Why not accept the Jew Spielberg's thank you and say you are welcome?
Do you have to deny the Jews existence to accept yourself?
In fact the Normandy Invasion and the drive across France did start negotiations at the highest levels among German officials to spare Jews for a price as their certain defeat became clear to them, except to their Madman who then decided to get as many Germans as possible killed for letting him down.
Hating Jews is a thankless task. Why not find another hobby?
Golden Globe and Academy Award winning Leaving Las Vegas with Nicholas Cage.
Titanic, for two reasons:
1. Leo and Kate romance overrated.
2. Too many damn historical inaccuracies. The libel of Officer Murdoch is downright evil.
I saw Eraserhead on a first date!
The only thing I remember about it was the Cornish hens flapping on the dinner plate. Didn't hey also ooze chocolate syrup blood! (B&w)
I saw Django Unchained last Friday... Could not watch two scenes--a man being torn to pieces by dogs, and two men mandingo fighting to the death. I'd recommend the movie but warn of the violence.

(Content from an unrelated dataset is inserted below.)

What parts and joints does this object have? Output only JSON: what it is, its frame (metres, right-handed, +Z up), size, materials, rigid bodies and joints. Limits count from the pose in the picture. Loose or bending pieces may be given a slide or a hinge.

I have a terrible fascination with Human Centipede 1&2 (based on Tosh's comedic retelling). I have tried starting it on Netflix a couple times, then quickly stopped it. I don't want the inside my head.
The two films I thought were really good, and which I never want to watch again, are "United 93" and "Schindler's List."
Not about to see "Django" (or anything else currently on offer) but perhaps someone can tell me, why does a 19th century black character have a 20th century Romani name?
Requiem for a Dream. Extremely powerful. Extremely bleak and upsetting.
"13 Assassins". I'm a big fan of samurai films, both classic and new, but among all the violence and gore of this film there are two brief, quiet scenes that are laden with truly disturbing sadism.
Grave of the Fireflies. It's a masterpiece, no mistake, but you really have to be ready for it.
There are plenty of technical masterpieces which are moral abominations. I've seen two in the past five years (Inglorious Basterds and Cabin in the Woods) and I don't even see that many films in the theatre.
Well, for limited values of "masterpiece", I suppose.